What if Mishima had outlived his own death? Honda is condemned to outlive Isao’s seppuku for two more volumes, in which nothing nearly as dramatic will occur. In the third novel, The Temple of Dawn, Honda witnesses what he thinks is Kiyoaki’s reincarnation in the person of that beautiful, mysterious Thai princess. Mishima’s mood becomes richly tropical here, and the discourses into Buddhist theology, which irritate some readers, to me evince a last flowering of intellectual excitement on Honda’s part as he continues to attempt to find, and Mishima attempts to convey, perhaps to feel, the meaning of existence. But halfway through this novel, the famous aridity has already set in. Lovesickness, ideological rapture, and divine mysteries are done. The final book, The Decay of the Angel, exudes a suffocatingly existential quality. It’s all about waiting for death—not the joyfully fanatical death of Runaway Horses, the death that Mishima tried unjoyfully to die, but the death of the white ants. Reading The Temple of Dawn always makes me feel that the tetralogy’s end, and Mishima’s corresponding finish, were not preordained. The enigmatic little Thai princess offers the prospect of something different, something not only as erotic as suicide, but perhaps more elusive, something worthwhile enough to warrant not killing oneself while one tries to uncover it.
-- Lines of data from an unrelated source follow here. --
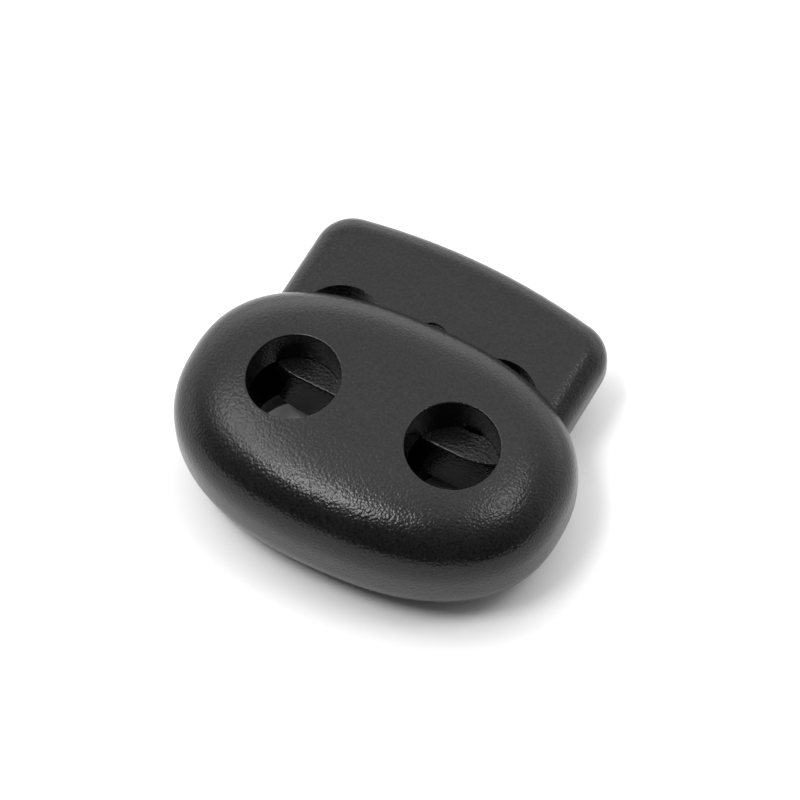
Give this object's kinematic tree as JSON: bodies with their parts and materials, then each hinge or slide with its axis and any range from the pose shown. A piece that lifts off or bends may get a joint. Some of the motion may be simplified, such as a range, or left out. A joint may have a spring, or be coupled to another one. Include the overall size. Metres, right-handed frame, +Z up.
{
  "type": "cord lock",
  "caption": "Flat oval two-hole cord lock in moulded plastic, with a spring-loaded slide pressed in from the rear to free the cords",
  "frame": {"origin": "midway between the two cord holes, on the flat face the lock rests on", "axes": "+X along the line of the cord holes, +Y out of the open end where the slide stands out, +Z up through the cord holes"},
  "size_m": [0.025, 0.0223, 0.0089],
  "materials": {
    "housing": "fine spark-eroded grain",
    "plunger": "fine spark-eroded grain",
    "spring": "drawn wire"
  },
  "bodies": {
    "housing": {"housing": "housing", "spring": "spring"},
    "plunger": {"plunger": "plunger"}
  },
  "joints": [
    {"name": "plunger_slide", "type": "slide", "parent": "housing", "child": "plunger", "axis": [0, -1, 0], "range_m": [0, 0.0056], "stiffness_N_per_m": 900, "springref_m": -0.003, "deforming": ["spring"]}
  ]
}
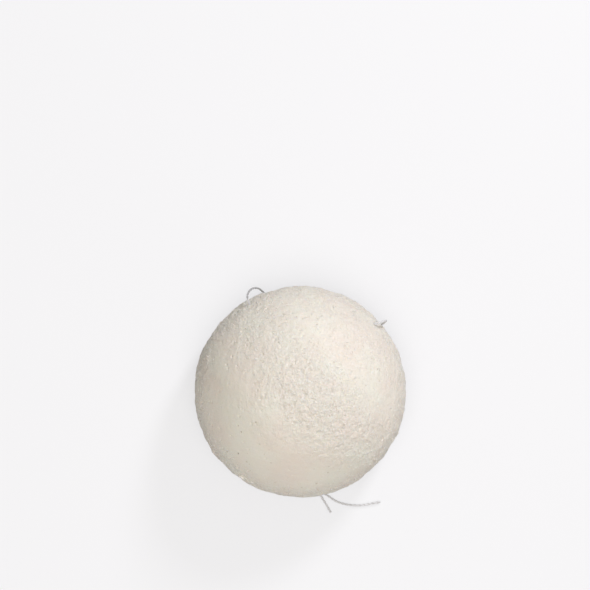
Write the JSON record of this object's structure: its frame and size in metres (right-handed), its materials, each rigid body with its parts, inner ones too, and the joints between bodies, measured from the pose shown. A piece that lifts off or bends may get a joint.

Very possibly, if The Temple of Dawn is any indication, this something could have been religion or philosophy. I wonder how feverishly Mishima hunted for it in his wood-clad study with its bookshelved walls. He didn’t find it, and that is why every year on November 25, the white-clad Shinto priests lay down prayer streamers on the altar, which resembles a tabletop model of round-towered castles, and the blood-red disc of the Hinomaru flag hangs above them in the darkness beside Mishima’s portrait.